Later, on the way to the airport, I told a Nicaraguan friend that Hasenfus looked like a person I had once seen in prison in Arabia who was about to crack. It was terrible, I told her. Here was a country that had accomplished so much with prison reforms that people from all over the world were coming to study their system, to have this guy break up in prison. You know, they’d be accused of torture and everything. I said it was a shame we couldn’t get him out. Anyway, we caught the plane, and when we got home, on the answering machine was a message from this Nicaraguan friend saying, “Thank you for your help. He’s out.” I don’t know if it bolstered his faith, but it bolstered mine.”
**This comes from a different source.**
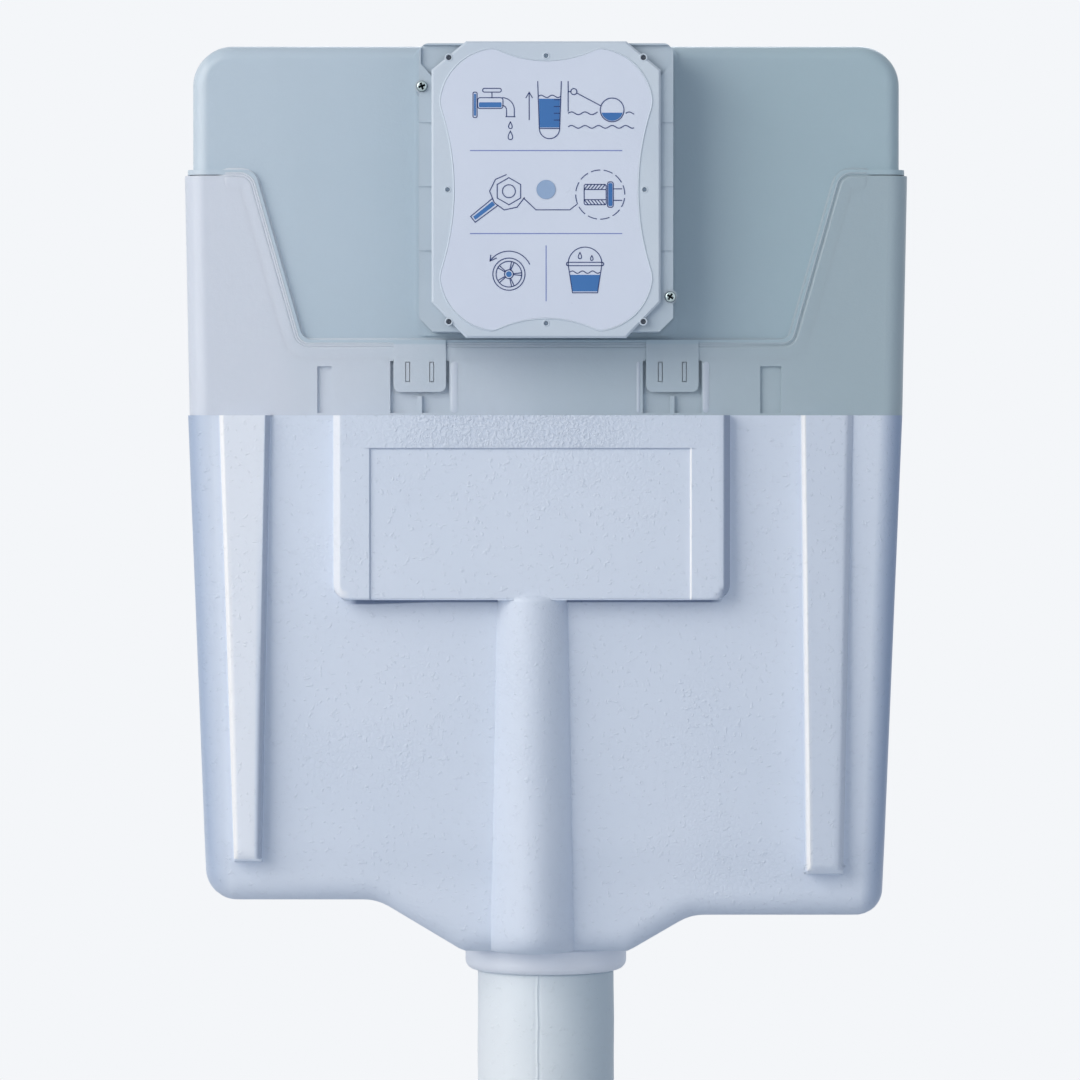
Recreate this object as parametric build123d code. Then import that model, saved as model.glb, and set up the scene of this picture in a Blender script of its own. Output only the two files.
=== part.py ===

Q: In concert, you perform a lot of songs from your recent album, Third World Warrior, and I’ve seen audiences respond very positively. Yet the album, which only came out last year, is no longer available. Is this because the lyrics are so political?

Kristofferson: All I can tell you is that [PolyGram Records] printed a minimum number of copies and dropped me off the label. And there weren’t many reviews. One reviewer at USA Today did write that it was good to see something out of a country songwriter that wasn’t right-wing hogwash. I think maybe a lot of reviewers are not mental giants; they don’t know how to deal with an album like that. I was just gratified that other musicians I respect like it and say it’s good music.

Q: You’ve been politically active for twenty years. How do you keep going? What saves you from burnout?

Kristofferson: I was just thinking when I was coming over here, some days I feel like an activist and I want to get my harmonica and guitar and sing to the whole world, and some days I don’t. Today I didn’t. I didn’t know how I was going to say a word to you. For about three days now I’ve had a tough time looking at the news. So...I don’t know.

[There is a long silence, except for the click of the tape, recording nothing.] Talking to other people helps. Reading helps. And heroes People you want to honor, not exactly trying to emulate them, but by living according to the same principles they did. Sandino, Martin Luther King, Malcom X, Vanessa Redgrave, willing to jeopardize her career. There are a lot of people who inspire you. My family helps; my wife thinks the same way I do. And friends.

Also, you’ve got to think of the consequences if nobody does talk. You’ve got people driving this machine who are going to drive it right off the cliff. If you care anything about the planet and the people on it, you’ve got to keep out there.

I think it’s important to continue to be vocal. Sometimes it seems like nobody’s listening, but people are listening What it eventually gets down to, though, is just living with yourself. If you don’t live by the principles you believe in, then you become this hollow person.